The pool cleaner, 6 expensive towels, the battery from my car – all in a matter of a month or two. This was starting to cost me serious money.
Petty pilfering is unfortunately something we have come to expect in the course of our daily lives. I should never leave anything outside and I should have learnt this. But the battery and the pool cleaner?Show me someone who brings those things inside every night and I will show you someone who needs serious medical attention.
And then one night I spotted a face at my front window peering in. It was late and I was frightened. To cut a long story short, the armed response guys caught the intruder running down the street– largely because the square of fabric stuck to my fence spikes exactly matched the hole in his jeans. You try and explain that one.
He had been out on a scouting expedition for more loot in order to feed his heroin habit. The fact that the very large and bulky armed response guy had him by the collar of his shirt made the admission of guilt more readily forthcoming, no doubt.

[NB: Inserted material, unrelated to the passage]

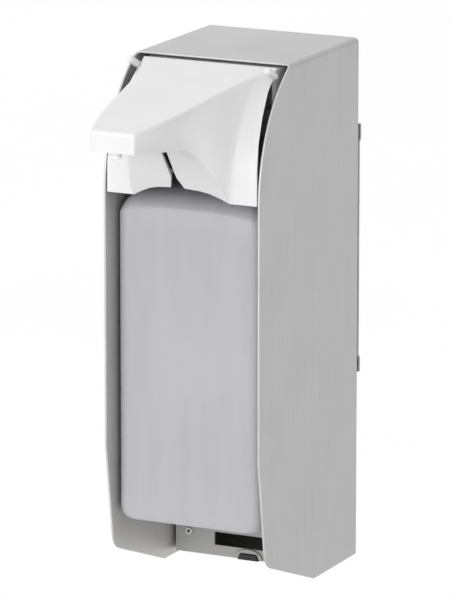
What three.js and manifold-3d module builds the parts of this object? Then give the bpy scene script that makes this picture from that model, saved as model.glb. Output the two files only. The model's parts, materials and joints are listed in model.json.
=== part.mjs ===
// Wall mounted soap dispenser: a bent steel housing hung on a wall plate, a white press lever with a
// long nose, a piston pump and a removable bottle. Millimetres, +Z up. X runs along the wall, the wall
// is the plane Y = 0, and the dispenser stands out from it towards -Y. Heights are measured from the
// housing's lowest edge, and the whole group is then moved down to its origin on the wall.
import * as THREE from "three";
import { mergeVertices } from "three/addons/utils/BufferGeometryUtils.js";
import Module from "manifold-3d";

const wasm = await Module();
wasm.setup();

// Driving sizes. A depth is measured forwards from the housing's rear edge.
const WIDTH = 82;
const HEIGHT = 259;
const FRONT_DEPTH = 111.5;
const TOP_DEPTH = 77;
const STEP_DEPTH = 49;
const SHEET = 1;
const BEND_RADIUS = 2.5;
const STANDOFF = 4;
const BROW_RADIUS = 73;
const CHIN_DEPTH = 104;
const CHIN_HEIGHT = 20;
const CHIN_ROUNDING = 7;
const LEAN_HEIGHT = 72;
const FIT = 0.3;
const RUNNING = 0.1;

// Wall plate and back panel.
const PLATE_SHEET = 1.5;
const PLATE_LOW = 92;
const PLATE_HIGH = 216;
const PLATE_FOOT = 7;
const WALL_HOLE_RADIUS = 2.6;
const HOOK_SIDE = 20;
const HOOK_WIDTH = 10;
const HOOK_RISE = 7;
const SCREW_SIDE = 26;
const SCREW_RADIUS = 2;
const SCREW_HEAD_RADIUS = 3.8;
const SCREW_HEAD = 2.2;
const PANEL_FLANGE = 12;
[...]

I was ready to lay charges, until I found out it would mean nothing except a night in the cells – and there he goes. And furious with me to boot. What made me hesitate wasn’t just that – turns out he is the son of the neighbours and has lived behind me for 22 years.
When I moved in here he was still in nappies. That solved the mystery of how on earth the thief always knew when there was anything to steal in the backyard, and when I was out – he just looked over the wall.

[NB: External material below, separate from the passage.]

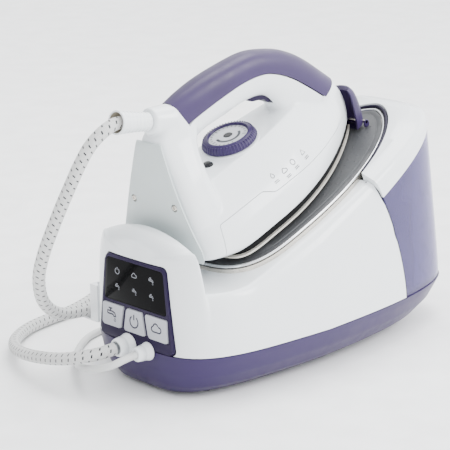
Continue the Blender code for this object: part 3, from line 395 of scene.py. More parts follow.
@dataclass(frozen=True)
class BraidFinish(Finish):
    """A woven hose cover: fine crossing threads, with rows of short dark marks along its length.

    It reads the piece's UV map, with metres along the hose in U and turns round it in V.
    """

    dash: Colour = (0.012, 0.012, 0.018)
    rows: int = 7
    pitch: float = 0.0074
    thread: float = 0.0011

    def write(self, nodes: NodeWriter, shader: Node) -> None:
        """Threads by two crossing waves, and marks by a grid in the UV map."""
        uv = nodes.node("ShaderNodeUVMap", uv_map="along").outputs[0]
        split = nodes.node("ShaderNodeSeparateXYZ", {0: uv}).outputs
        along, round_it = split[0], split[1]
        turns = nodes.math("MULTIPLY", round_it, float(self.rows))
        row = nodes.math("FLOOR", turns)
        shift = nodes.math("MULTIPLY", nodes.math("MODULO", row, 2.0), self.pitch / 2)
        lean = nodes.math("MULTIPLY", nodes.math("FRACT", turns), 0.0016)
        place = nodes.math("ADD", nodes.math("ADD", along, shift), lean)
        step = nodes.math("FRACT", nodes.math("DIVIDE", place, self.pitch))
        across = nodes.math("ABSOLUTE", nodes.math("SUBTRACT", nodes.math("FRACT", turns), 0.5))
        thin = nodes.ramp(step, 0.17, 0.2, 1.0, 0.0)
        short = nodes.ramp(across, 0.27, 0.31, 1.0, 0.0)
        mark = nodes.math("MULTIPLY", thin, short)
        one = nodes.math("SINE", nodes.math("ADD", nodes.math("MULTIPLY", along, math.tau / self.thread),
                                            nodes.math("MULTIPLY", round_it, math.tau * 16)))
        other = nodes.math("SINE", nodes.math("SUBTRACT", nodes.math("MULTIPLY", along,
                                                                     math.tau / self.thread),
                                              nodes.math("MULTIPLY", round_it, math.tau * 16)))
        weave = nodes.math("MULTIPLY", one, other)
        fuzz = nodes.noise(nodes.node("ShaderNodeTexCoord").outputs["Object"], 900.0, 2.0)
        darker = tuple(0.72 * value for value in self.colour)
        tone = nodes.math("ADD", nodes.math("MULTIPLY", weave, 0.35), nodes.ramp(fuzz, 0.3, 0.7, 0.35, 0.95))
        cloth = nodes.colours(tone, darker, self.colour)
        both = nodes.node("ShaderNodeMix", data_type="RGBA")
        nodes.tree.links.new(mark, both.inputs[0])
        nodes.tree.links.new(cloth, both.inputs[6])
        both.inputs[7].default_value = (*self.dash, 1.0)
        nodes.tree.links.new(both.outputs[2], shader.inputs["Base Color"])
        shader.inputs["Sheen Weight"].default_value = 0.25
        self.bump(nodes, shader, weave, 0.45, 0.0003)


WHITE = Finish("gloss white shell", "white_shell", (0.8, 0.83, 0.85), 0.16, coat=0.25, grain=0.006,
               uneven=0.03, shade=0.985)
PALE = Finish("satin pale grey", "pale_grey", (0.52, 0.575, 0.575), 0.42, grain=0.03)
PURPLE = Finish("satin deep purple", "deep_purple", (0.03, 0.018, 0.07), 0.36, grain=0.03, specular=0.25)
GRIP = Finish("satin grip purple", "grip_purple", (0.034, 0.02, 0.074), 0.36, grain=0.04, shade=0.85,
              specular=0.3)
TANK = ClearFinish("lavender clear plastic", "tank_lavender", (0.27, 0.235, 0.5), 0.12, grain=0.01,
                   alpha=0.8)
GLASS = Finish("black display glass", "black_plastic", (0.0015, 0.0015, 0.002), 0.1, grain=0.002,
               specular=0.06)
FRAME = Finish("satin dark purple frame", "deep_purple", (0.013, 0.007, 0.032), 0.36, grain=0.03,
               specular=0.15)
TRIM = Finish("dark purple rubber", "deep_purple", (0.008, 0.005, 0.02), 0.5, grain=0.05, specular=0.2)
SHIELD = Finish("matt black shield", "black_plastic", (0.003, 0.003, 0.004), 0.6, grain=0.05, specular=0.12)
SOLE = Finish("polished sole edge", "steel", (0.7, 0.665, 0.59), 0.32, metallic=0.35, grain=0.01)
# painted shade: a dark copy of the tank's lavender, laid inside the cup to darken the tank behind the rib
TANK_PAINTED_SHADE = Finish("lavender painted shade", "tank_lavender", (0.075, 0.062, 0.155), 0.3, grain=0.01)
BLACK = Finish("gloss black", "black_plastic", (0.004, 0.004, 0.006), 0.14, grain=0.004, specular=0.3)
KEY = Finish("key grey", "key_grey", (0.42, 0.43, 0.47), 0.38, grain=0.02)
MAT = Finish("heat mat grey", "mat_grey", (0.04, 0.042, 0.046), 0.5, grain=0.35, grain_scale=900.0)
STEEL = BrushedFinish("brushed steel", "steel", (0.66, 0.62, 0.56), 0.24, 1.0)
CHROME = Finish("bright rim", "bright_rim", (0.75, 0.76, 0.78), 0.1, 1.0, grain=0.004)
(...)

So I spent more than R15 000 upping my security, changing my house into a suburban equivalent of Fort Knox. And threatened to lay a separate charge for each theft if anything goes missing again.
For six months all was quiet – and now small things have started to disappear off the line again. Heroin is a hard taskmaster, I take it. How he gets over the wall (8 feet high with nasty spikes) is anyone’s guess, but I suppose if you’re as high as a kite anything is possible.
So what now? I don’t know.
He’s 24, a complete addict who steals from the neighbours, and presumably terrorises his poor granny with whom he lives, and he has never worked. He hangs out with a dicey crowd and a picture of him has appeared on our Neighbourhood Watch Whatsapp group where someone called him the ‘neighbourhood bad boy’.
I doubt if his family can afford rehab, or if it would work, or whether he would want it to. Addiction is a tough nut to crack. Drugs are readily available more or less anywhere to anyone who wants them at low prices.
I feel sorry for him, but I hate being a victim of theft. So what now? Laying charges as I threatened to do (it’s been done by others against him to no avail), putting up electric fencing, moving elsewhere (and who knows who might be living next door?) or just making sure there is never anything at all to steal in the backyard? I just don’t know.
The problem is actually much wider than just my blemished insurance claim record: a culture of instant gratification that persists, addiction as a result of self-medication for a variety of mental health issues, gang activity and ineffective policing, the violence and crime that feed drug use, a lack of hope among the younger generation.
All I know is that I am not going to be able to solve any of these above-mentioned problems. Not today, anyway. What I do know is that my next set of towels will be from PEP stores and not Woolworths, and I am starting to read articles on how to introduce a Rottweiler puppy into a house with three adult cats.
And if I am forced to look on the bright side of life, as we so often are, he could have been on tik, in which case I might not have been writing this column at all.
Susan Erasmus is a freelance writer.